U.S. carriers seem to have learned to be reasonable, some publishers tell us, and they know that they need to incentivize publishers to deliver better content with better revenue sharing deals and licensing fees. But like everything else involving phone service, don't expect even those small content fees (maybe $2 to $5 a month for content services or $5 per game download) to hold. Nitesh Patel, senior analyst for Strategy Analytics (UK) warns that competition is already depressing data service pricing in Europe. "We've seen this already in icons and polyphonic ring tones that are coming in at the same prices as monophonic ring tones," says Patel. In other words, users don't want to pay much at all for phone content, and they are not willing to pay more for better content. For content publishers and game developers, the best bet may be to veer away from revenue sharing altogether and negotiate a flat licensing fee or a fee per download that insulates the publisher from any price variations.

And while we're laying down roadblocks, let us not forget how difficult it is to find content via a cell phone. Even on a next-gen handset with large color screen and fast service, navigating to a downloadable movie guide or a game, let alone a Web-based service, is a special kind of torture. The best hope for a lot of content brands will be partnering into data bundles that a carrier loads onto a handset at the point of sale.
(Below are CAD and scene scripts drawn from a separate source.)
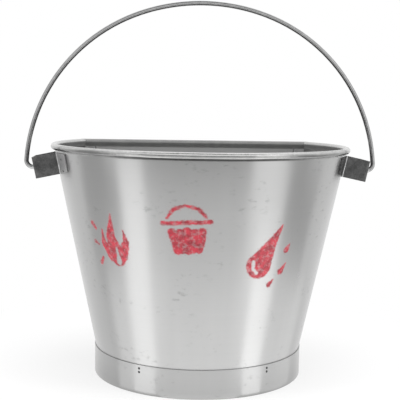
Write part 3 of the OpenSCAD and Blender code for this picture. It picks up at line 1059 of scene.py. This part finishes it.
def makeAllSpots(material):
    lean = bucket["lean"]
    earZ = wallHigh.z - ear["drop"]
    earProud = bucket["slip"] + ear["sheet"]
    flangeRadius = wallRadius(earZ) + earProud
    halfFlange = math.degrees(ear["flange"] / flangeRadius) / 2
    forward = bucket["axisY"] - pinPlace.y
    frontEdge = math.degrees(math.asin((forward + ear["width"] / 2) / flangeRadius))
    rearEdge = math.degrees(math.asin((forward - ear["width"] / 2) / flangeRadius))
    earPlaces = []
    for way in (-1, 1):
        for angle in (90 - frontEdge - halfFlange, 90 - rearEdge + halfFlange):
            for z in (earZ - spot["earPitch"] / 2, earZ + spot["earPitch"] / 2):
                earPlaces.append(onCone(way * angle, z, earProud, lean))
                inside, normal = onCone(way * angle, z, -bucket["sheet"] * math.cos(lean), lean)
                earPlaces.append((inside, -normal))
    makeSpots("earSpots", "ear_welds", earPlaces, material)
    footPlaces = []
    proud = bucket["slip"] + bucket["sheet"]
    for z in (bucket["footHeight"] - drop for drop in spot["footDrops"]):
        for way in (-1, 1):
            for angle in spot["footAngles"]:
                footPlaces.append(onCone(way * angle, z, proud, 0))
            flat = Vector((way * spot["backX"], bucket["axisY"] + backAt(0) + proud, z))
            footPlaces.append((flat, Vector((0, 1, 0))))
    makeSpots("footSpots", "foot_welds", footPlaces, material)
    seamPlaces = []
    panelLean = math.atan(bucket["taper"] * bucket["backShare"])
    normal = Vector((0, math.cos(panelLean), -math.sin(panelLean)))
    fold = frontSheet["foldWidth"]
    lowest = bucket["footHeight"] + fold
    highest = bucket["beadHeight"] - bucket["rollOuter"] - bucket["slip"] - fold
    for way in (-1, 1):
        for step in range(spot["seamCount"]):
            z = lowest + (highest - lowest) * step / (spot["seamCount"] - 1)
            x = wallRadius(z) * math.cos(math.radians(bucket["cornerAngle"])) - fold / 2
            place = Vector((way * x, bucket["axisY"] + backAt(z), z))
            seamPlaces.append((place, normal))
            seamPlaces.append((place - normal * (2 * bucket["sheet"] + bucket["slip"]), -normal))
    makeSpots("seamSpots", "seam_welds", seamPlaces, material)


def dressNodes():
    sheet = brushedSheet("brushedWall", tone=0.45, painted=True)
    flat = brushedSheet("brushedPanel", tone=0.5, curved=False)
    foot = brushedSheet("brushedFoot", tone=0.42, lowTone=0.88)
    bottom = brushedSheet("brushedBottom", tone=0.42, curved=False, roughness=0.36, smudge=0.5, grain="X")
    wire = plainSteel("rimWire", tone=0.12, roughness=0.4)
    bailSteel = plainSteel("bailSteel", tone=0.42, roughness=0.22, contrast=0.15)
    earSteel = plainSteel("earSteel", tone=0.115, roughness=0.42, contrast=0.38)
    seal = plainSteel("sealant", tone=0.14, roughness=0.6, metallic=0)
    weld = plainSteel("weldMark", tone=0.06, roughness=0.5)
    looks = {
        "front_wall": sheet, "foot_ring": foot, "back_panel": flat, "bottom_pan": bottom,
        "rim_wire_front": wire, "rim_wire_back": wire, "bail": bailSteel,
        "bottom_seal": seal, "corner_seal_left": seal, "corner_seal_right": seal,
        "ear_left": earSteel, "ear_right": earSteel,
        "seam_welds": weld, "ear_welds": weld, "foot_welds": weld,
    }
    for name, material in looks.items():
        nodes[name].data.materials[0] = material
    return looks


# gives the faces that lie on the roll, in the groove beneath it, and inside that, finishes of their own;
# those in the groove and inside it are painted shade
def finishRoll(piece, radiusOf, bead, roll, grooveShade, inner):
    grooveTop = mm(1)  # above the roll's middle
    for material in (roll, grooveShade, inner):
        piece.data.materials.append(material)
    for face in piece.data.polygons:
        radius = radiusOf(face.center)
        fromBead = Vector((radius - bead[0], face.center.z - bead[1]))
        if fromBead.length < bucket["rollOuter"] + bucket["slip"] and (fromBead.x > 0 or fromBead.y > 0):
            face.material_index = 1
        elif -frontSheet["neckDrop"] < fromBead.y < grooveTop:
            facesOut = radiusOf(face.center + face.normal * mm(1)) > radius
            face.material_index = 2 if facesOut else 3


# the corner folds lie flat on the panel; their finish is rougher than the rest of the wall and darker,
# which is painted shade in the corners
def finishFolds(piece, material):
    piece.data.materials.append(material)
    for face in piece.data.polygons:
        fromPanel = bucket["axisY"] + backAt(face.center.z) - face.center.y
        if face.material_index == 0 and fromPanel < 3 * bucket["sheet"] and abs(face.normal.y) > 0.9:
            face.material_index = len(piece.data.materials) - 1


scene.view_settings.view_transform = "Standard"
bpy.ops.object.select_all(action="DESELECT")
makeCamera()
makeFloor()
makeWorld()
makeLamps()
makeCards()
print("stage set")
looks = dressNodes()
print("nodes dressed")
frontRoll = rolledSheet("rolledFront", tone=0.78, roughness=0.2, dent=mm(0.25), shadeBelow=0.5,
                        sideTone=0.72)
# painted shade: the rear roll is a darker, duller copy of the front roll's finish
shadedBackRoll = rolledSheet("rolledBackShaded", tone=0.28, roughness=0.35, dent=mm(0.2), matt=(0.5, 0.5))
# painted shade: the groove under the roll is near black in the middle of the front, lighter towards the
# ears
grooveShade = rolledSheet("rollGrooveShade", tone=0.13, roughness=0.3, dent=mm(0.3), sideTone=3.2, matt=(0, 0.7))
# painted shade: the inside just under the roll is darker
innerRimShade = rolledSheet("innerRimShade", tone=0.3, roughness=0.35, dent=mm(0.2), matt=(0.6, 0.6))
# painted shade: the corner folds are darker than the panel
shadedFoldSheet = brushedSheet("brushedFoldShaded", tone=0.32, curved=False, roughness=0.4, smudge=0.6)
front = makeFrontSheet(looks["front_wall"])
finishRoll(front, lambda place: math.hypot(place.x, place.y - bucket["axisY"]),
           (bucket["mouth"], bucket["beadHeight"]), frontRoll, grooveShade, innerRimShade)
finishFolds(front, shadedFoldSheet)
finishRoll(makeBackSheet(looks["back_panel"]), lambda place: place.y - bucket["axisY"],
           (bucket["backY"], bucket["beadHeight"]), shadedBackRoll, shadedBackRoll, innerRimShade)
makeFootBand(looks["foot_ring"])
makeBail(looks["bail"])
# painted light: the left ear's flanges get this lighter steel, the right ear's keep the dark ear steel
litFlangeSteel = plainSteel("litFlangeSteel", tone=0.3, roughness=0.5, metallic=0.5, contrast=0.15)
# painted highlight on the ears' rounded edges and along their bends at the wall
edgeHighlightSteel = plainSteel("edgeHighlightSteel", tone=0.5, roughness=0.35, metallic=0.7)
makeEar("earLeft", "ear_left", -1, looks["ear_left"], litFlangeSteel, edgeHighlightSteel)
makeEar("earRight", "ear_right", 1, looks["ear_right"], looks["ear_right"], edgeHighlightSteel)
makeAllSpots(looks["ear_welds"])
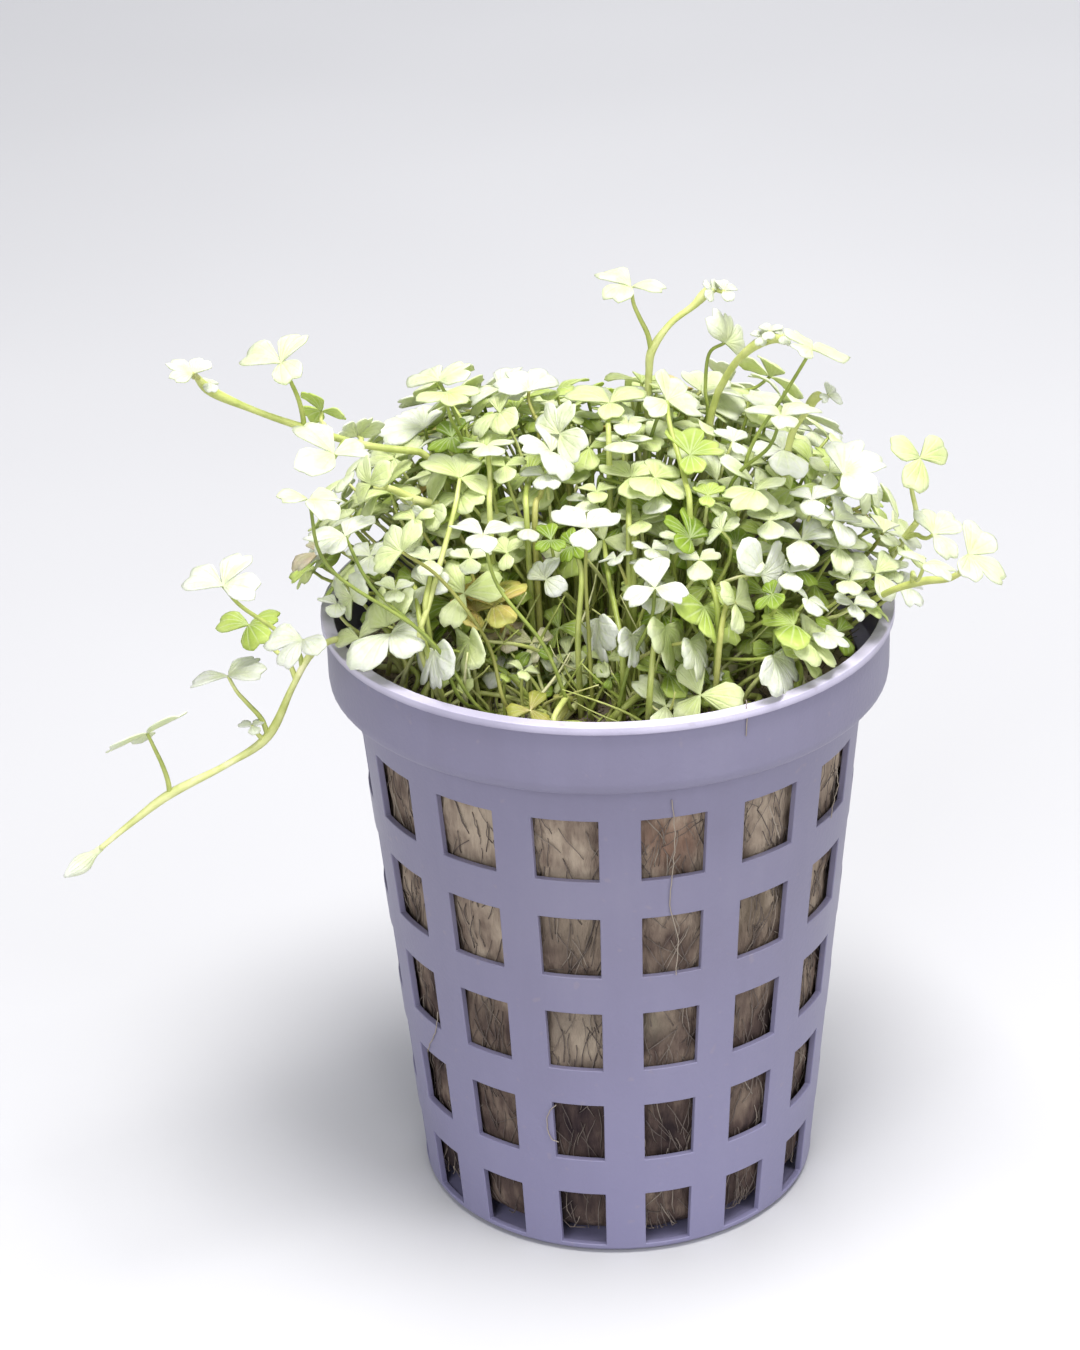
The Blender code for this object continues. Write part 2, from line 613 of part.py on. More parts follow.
def net_pot():
    """The pot as one closed body: floor, holed wall, stepped collar and lip."""
    mesh = bmesh.new()
    levels = hole_levels()
    outer = [column_ring(mesh, wall_radius(z), z) for z in levels]
    inner = [column_ring(mesh, wall_radius(z) - WALL_THICKNESS, z) for z in levels]
    for step in range(len(levels) - 1):
        is_hole = step % 2 == 0
        band(mesh, outer[step], outer[step + 1], is_hole)
        band(mesh, inner[step], inner[step + 1], is_hole)
        if is_hole:
            hole_walls(mesh, outer[step], outer[step + 1], inner[step], inner[step + 1])
    underside = column_ring(mesh, BASE_RADIUS - FOOT_ROUNDING, 0)
    foot = column_ring(mesh, wall_radius(FOOT_ROUNDING), FOOT_ROUNDING)
    mesh.faces.new(underside)
    band(mesh, underside, foot)
    band(mesh, foot, outer[0])
    floor_edge = column_ring(mesh, wall_radius(FLOOR_THICKNESS) - WALL_THICKNESS, FLOOR_THICKNESS)
    mesh.faces.new(floor_edge)
    band(mesh, floor_edge, inner[0])
    ledge = COLLAR_BOTTOM + COLLAR_THICKNESS
    lip_bottom = POT_HEIGHT - LIP_HEIGHT
    rim_profile = [(wall_radius(COLLAR_BOTTOM), COLLAR_BOTTOM), (COLLAR_RADIUS, COLLAR_BOTTOM),
                   (COLLAR_RADIUS, lip_bottom), (LIP_RADIUS, lip_bottom), (LIP_RADIUS, POT_HEIGHT),
                   (LIP_INNER_RADIUS, POT_HEIGHT), (COLLAR_RADIUS - COLLAR_THICKNESS, ledge),
                   (wall_radius(ledge) - WALL_THICKNESS, ledge)]
    rings = [outer[-1]] + [column_ring(mesh, *corner) for corner in rim_profile] + [inner[-1]]
    for lower, upper in zip(rings, rings[1:]):
        band(mesh, lower, upper)
    return finished("net_pot", mesh, "plastic")


def turned_ring(mesh, radius, height, count, wave=0.0):
    """A ring of a rounded lump. height is a number or a function of x and y."""
    ring = []
    for step in range(count):
        angle = step * math.tau / count
        bulge = 1 + wave * noise.noise(Vector((math.cos(angle), math.sin(angle), 0.5)) * 2.3)
        x = bulge * radius * math.cos(angle)
        y = bulge * radius * math.sin(angle)
        ring.append(mesh.verts.new((x, y, height(x, y) if callable(height) else height)))
    return ring


def lump(name, material, side_rings, top_radii, top_height, count, wave=0.0):
    """A closed turned body with a flat underside and an uneven top."""
    mesh = bmesh.new()
    rings = [turned_ring(mesh, radius, z, count, wave) for radius, z in side_rings]
    rings += [turned_ring(mesh, radius, top_height, count, wave) for radius in top_radii]
    mesh.faces.new(rings[0])
    for lower, upper in zip(rings, rings[1:]):
        for index in range(count):
            after = (index + 1) % count
            mesh.faces.new((lower[index], lower[after], upper[after], upper[index]))
    middle = mesh.verts.new((0, 0, top_height(0, 0)))
    for index in range(count):
        mesh.faces.new((rings[-1][index], rings[-1][(index + 1) % count], middle))
    return finished(name, mesh, material)


def rockwool_top(x, y):
    """Height of the rockwool's uneven top."""
    return ROCKWOOL_TOP + ROCKWOOL_BUMP * noise.noise(Vector((x, y, 0)) / (4 * MM))


def rockwool_plug():
    """The rockwool, which follows the pot's wall from its floor to just under its lip."""
    inset = WALL_THICKNESS + 2 * GAP
    bottom = FLOOR_THICKNESS + GAP
    side_rings = [(wall_radius(z) - inset, z) for z in evenly(bottom, COLLAR_BOTTOM, 4)]
    radius = wall_radius(COLLAR_BOTTOM) - inset
    return lump("rockwool_plug", "rockwool", side_rings,
                [share * radius for share in (0.99, 0.7, 0.35)], rockwool_top, 30)


def thicket_shoulder(x, y):
    """Height at which the thicket's side turns into its top."""
    return min(THICKET_SHOULDER, thicket_height(x, y))


def stem_thicket():
    """The mass of stems and small leaves over the rockwool, up to a little under the crown's leaves."""
    bottom = ROCKWOOL_TOP + ROCKWOOL_BUMP + GAP
    shares = (0.97, 0.86, 0.72, 0.57, 0.42, 0.28, 0.14)
    side_rings = [(0.90 * THICKET_RADIUS, bottom), (THICKET_RADIUS, thicket_shoulder)]
    return lump("stem_thicket", "leaf", side_rings,
                [share * THICKET_RADIUS for share in shares], thicket_height, 30, 0.05)


COLOURS = {
    "plastic": ((0.62, 0.60, 0.74, 1), 0.42),
    "rockwool": ((0.16, 0.12, 0.08, 1), 0.95),
    "leaf": ((0.50, 0.60, 0.22, 1), 0.5),
    "stem": ((0.36, 0.42, 0.12, 1), 0.5),
}


def finished(name, mesh, material_name):
    """A named object made from the mesh, with its faces outwards and a material of its own."""
    bmesh.ops.triangulate(mesh, faces=[face for face in mesh.faces if len(face.verts) > 3])
    bmesh.ops.recalc_face_normals(mesh, faces=mesh.faces)
    data = bpy.data.meshes.new(name)
    mesh.to_mesh(data)
    mesh.free()
    colour, roughness = COLOURS[material_name]
    material = bpy.data.materials.new(name)
    material.use_nodes = True
    surface = material.node_tree.nodes["Principled BSDF"]
    surface.inputs["Base Color"].default_value = colour
    surface.inputs["Roughness"].default_value = roughness
    data.materials.append(material)
    data.shade_smooth()
    data.set_sharp_from_angle(angle=math.radians(40))
    made = bpy.data.objects.new(name, data)
    bpy.context.scene.collection.objects.link(made)
    return made


def surface_tree(made):
    """A search tree of an object's surface."""
    mesh = bmesh.new()
    mesh.from_mesh(made.data)
    tree = BVHTree.FromBMesh(mesh)
    mesh.free()
    return tree


def main():
    for old in list(bpy.data.objects):
        bpy.data.objects.remove(old, do_unlink=True)
    pot = net_pot()
    rockwool_plug()
    thicket = stem_thicket()
    for runner in RUNNERS:
        runner_object(runner)
    for blade in place_leaves([surface_tree(pot), surface_tree(thicket)]):
        leaf_object(blade)


main()
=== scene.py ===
"""The looks of a pennywort in a net pot: leaves, stems, pot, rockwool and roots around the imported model.

Units are metres with +Z up, in the model's own frame. Pixels are those of the 1080 x 1350 photograph.
"""

import math
import random
from collections import namedtuple

import bmesh
import bpy
from mathutils import Matrix, Vector, noise


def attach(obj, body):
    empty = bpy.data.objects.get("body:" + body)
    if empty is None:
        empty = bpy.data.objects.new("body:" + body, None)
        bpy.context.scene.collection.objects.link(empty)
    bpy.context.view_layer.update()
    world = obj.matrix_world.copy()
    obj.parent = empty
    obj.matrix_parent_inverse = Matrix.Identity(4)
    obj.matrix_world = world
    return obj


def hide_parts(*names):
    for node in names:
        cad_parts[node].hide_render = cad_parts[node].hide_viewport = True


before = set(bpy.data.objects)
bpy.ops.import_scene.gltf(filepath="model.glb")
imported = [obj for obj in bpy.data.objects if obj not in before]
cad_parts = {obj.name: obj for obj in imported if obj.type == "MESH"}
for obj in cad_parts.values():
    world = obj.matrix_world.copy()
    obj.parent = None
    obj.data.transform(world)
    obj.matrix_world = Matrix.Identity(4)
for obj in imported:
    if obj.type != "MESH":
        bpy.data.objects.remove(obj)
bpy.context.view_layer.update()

MM = 0.001

# Net pot
POT_HEIGHT = 56.2 * MM
BASE_RADIUS = 18.0 * MM
WALL_SLOPE = 0.091
FLOOR_THICKNESS = 0.7 * MM
FOOT_ROUNDING = 0.5 * MM
COLLAR_BOTTOM = 49.4 * MM
COLLAR_RADIUS = 24.6 * MM
COLLAR_THICKNESS = 1.0 * MM
LIP_RADIUS = 25.0 * MM
LIP_INNER_RADIUS = 23.85 * MM
LIP_HEIGHT = 0.75 * MM
HOLE_COLUMNS = 15
HOLE_ROWS = 5
HOLE_HEIGHT = 6.05 * MM
TOP_HOLE_TOP = 46.05 * MM
ROW_PITCH = 9.86 * MM
RIB_WIDTH = 3.56 * MM
FIRST_COLUMN_ANGLE = math.radians(1.7 + 12.0)
LOWEST_HOLE_EDGE = 0.9 * MM

# Rockwool
ROCKWOOL_TOP = 52.4 * MM
ROCKWOOL_BUMP = 0.7 * MM
ROCKWOOL_INSET = 0.95 * MM

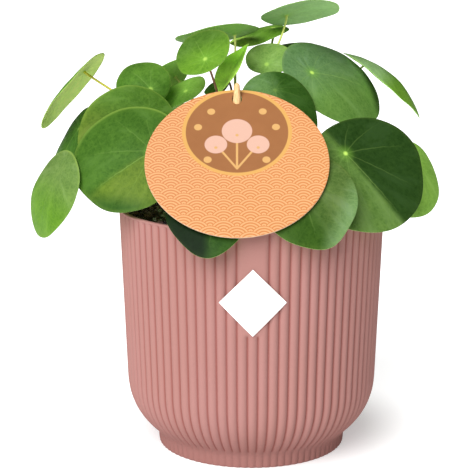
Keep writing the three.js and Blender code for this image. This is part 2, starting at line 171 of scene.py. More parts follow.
# How pale a leaf's hub is, where it isn't 1
HUBS = {
    "left_low": 0, "behind_card": 0.1, "far_right": 0.2, "left_dark": 0.2, "right_low": 0.2,
    "left_broad": 0.2, "left_dome": 0.5, "left_mid": 0.5, "top_pale": 0.5, "top_bright": 0.6,
}
# How pale its rim is, and how strong the painted highlight along its upper part, where it isn't a
# half
RIMS = {
    "front_left": 0.75, "left_broad": 0.6, "left_low": 0.7, "right_dark": 0.1, "behind_card": 0.2,
    "front_low": 0.1, "left_dark": 0.1, "right_big": 0.3, "front_right": 0.35,
}
# How far a blade runs out to a point at its tip and at its base, as a share of its length, where
# that isn't 0.03 and 0
POINTS = {
    "front_low": (0.07, 0), "far_left": (0.02, 0.03), "far_right": (0.05, 0),
    "right_dark": (0.02, 0), "young": (0.08, 0),
}


# Meshes


def skin(rings, looped=False):
    """Joins rings of points into one surface. A ring is an array of points, or one point.

    The rings run anticlockwise seen from the first ring's side, and the surface faces that way
    at the start. Returns points, faces, and for each face corner its ring and its column, where
    the column after the last is the first one again.
    """
    rings = [np.atleast_2d(ring) for ring in rings]
    starts = np.cumsum([0] + [len(ring) for ring in rings])
    count = max(len(ring) for ring in rings)
    here, after = np.arange(count), np.arange(1, count + 1)
    faces, places = [], []
    pairs = [(i, i + 1) for i in range(len(rings) - 1)]
    if looped:
        pairs.append((len(rings) - 1, 0))
    for i, j in pairs:
        corners = []
        for ring, column in ((i, here), (j, here), (j, after), (i, after)):
            single = len(rings[ring]) == 1
            vertex = starts[ring] + (0 * column if single else column % count)
            corners.append((vertex, ring, column))
        if len(rings[i]) == 1:
            corners.pop()
        elif len(rings[j]) == 1:
            corners.pop(2)
        faces.extend(np.stack([vertex for vertex, _, _ in corners], 1).tolist())
        for k in range(count):
            places.extend((ring, column[k]) for _, ring, column in corners)
    return np.concatenate(rings), faces, np.array(places)


def make_mesh(name, points, faces, smooth=True):
    mesh = bpy.data.meshes.new(name)
    mesh.from_pydata((np.asarray(points) * MM).tolist(), [], faces)
    mesh.polygons.foreach_set("use_smooth", [smooth] * len(mesh.polygons))
    mesh.update()
    return mesh


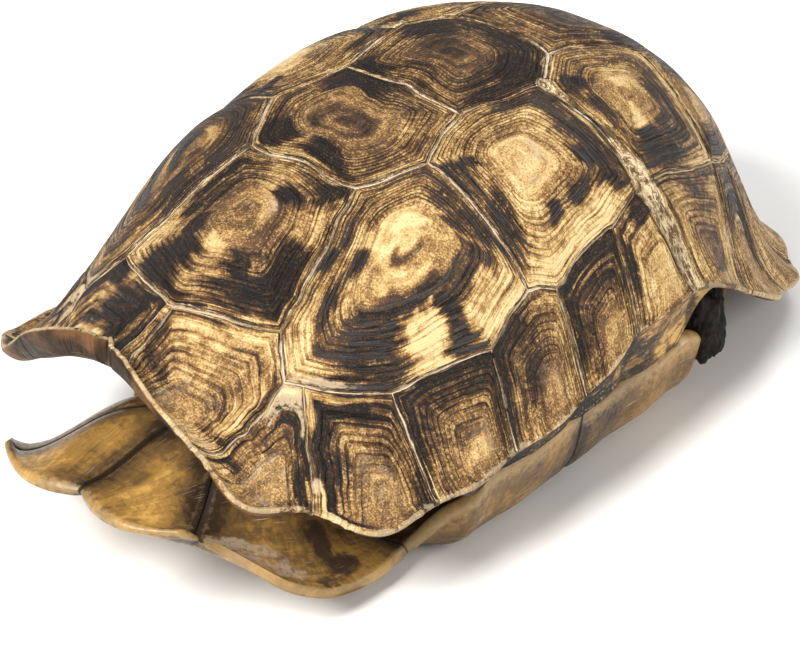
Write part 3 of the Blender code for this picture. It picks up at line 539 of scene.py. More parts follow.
def wall(flat):
    """Thickness of the upper shell, thinning to its rim, less so over the bridges."""
    held = flange_share(np.degrees(np.abs(bearing_of(flat))))
    at_rim = RIM_WALL_SHARE + (BRIDGE_WALL_SHARE - RIM_WALL_SHARE) * held
    return WALL * (1 - (1 - at_rim) * smooth_step(THIN_FROM, 1.0, share_of(flat)))


def horn_depth(flat):
    """How deep a scute's plate reaches into the wall: right through it near the rim."""
    through = smooth_step(*UNDER_HORN, share_of(flat))
    return HORN_SHARE * wall(flat) + ((1 - HORN_SHARE) * wall(flat) + 0.1) * through


def seam_line(flat):
    """Places on the flat map, moved by smooth noise so that seams and rings wander a little."""
    points = np.concatenate([flat * MAP_SCALE, 0 * flat[..., :1]], -1)
    shift = np.stack([noise(points, 9.0, 3), noise(points, 9.0, 4)], -1)
    shift += 0.5 * np.stack([noise(points, 3.5, 5), noise(points, 3.5, 6)], -1)
    hold = 1 - smooth_step(*STILL_AT_RIM, share_of(flat)[..., None])
    return flat + SEAM_WANDER * hold * shift / MAP_SCALE


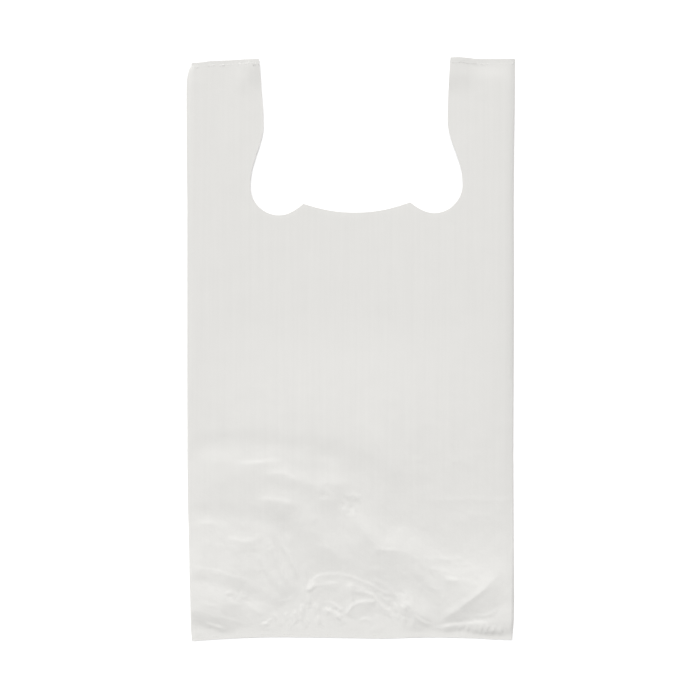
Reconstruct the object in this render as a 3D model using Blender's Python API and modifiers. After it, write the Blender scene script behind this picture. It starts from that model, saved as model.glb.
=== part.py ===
"""Plastic carrier bag of the vest kind, empty and lying on its back.

One piece of blown film. A seamless tube is laid flat with a gusset tucked in
at each side, fused across the bottom and across the top, and then cut out
between the handles. It lies flat in XY: the bottom seal is at -Y, the handles
at +Y and the lowest face at Z = 0.
"""
import math

import bmesh
import bpy
from mathutils import Matrix, Vector

MM = 0.001

# Driving sizes of the bag, in millimetres
BAG_WIDTH = 300.0
BAG_LENGTH = 533.0
GUSSET_DEPTH = 74.0
FILM = 0.3
PLY_GAP = 0.3
SEAL_SKIRT = 2.0
SEAL_WIDTH = 3.0

# Cut-out between the handles, before it is moved and turned: how far it stays from the
# sides and from the top
CUT_OFFSET = 4.2
CUT_TURN_DEG = 0.8
HANDLE_TOP_WIDTH = 63.0
HANDLE_WAIST_WIDTH = 66.8
WAIST_DEPTH = 59.2
HANDLE_ROOT_WIDTH = 53.9
LOBE_DEPTH = 116.7
LOBE_FOOT_FROM_SIDE = 80.2
LOBE_FOOT_DEPTH = 143.4
CUSP_FROM_SIDE = 102.1
CUSP_DEPTH = 133.2
MOUTH_DEPTH = 142.0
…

Lovers of the wireless model like to say that despite all of the hurdles to getting data services to pay off (user acceptance, low prices, revenue splits), this is still a game of scale. Mitch Lasky, CEO of mobile game developer Jamdat, argues that cell handsets sell at a rate of over 133,000 a day, and a platform that enormous lets a smart publisher make money despite the obvious obstacles. "When you're talking about an installed base of a half-a-billion units by 2007, you don't need to get a great deal of penetration even at a dollar to see revenue."

Well, at last count, the World Wide Web global population was at 649 million. With that kind of penetration, are you seeing fee-based revenue yet? Perhaps U.S. mobile content doesn't want to follow in those footsteps.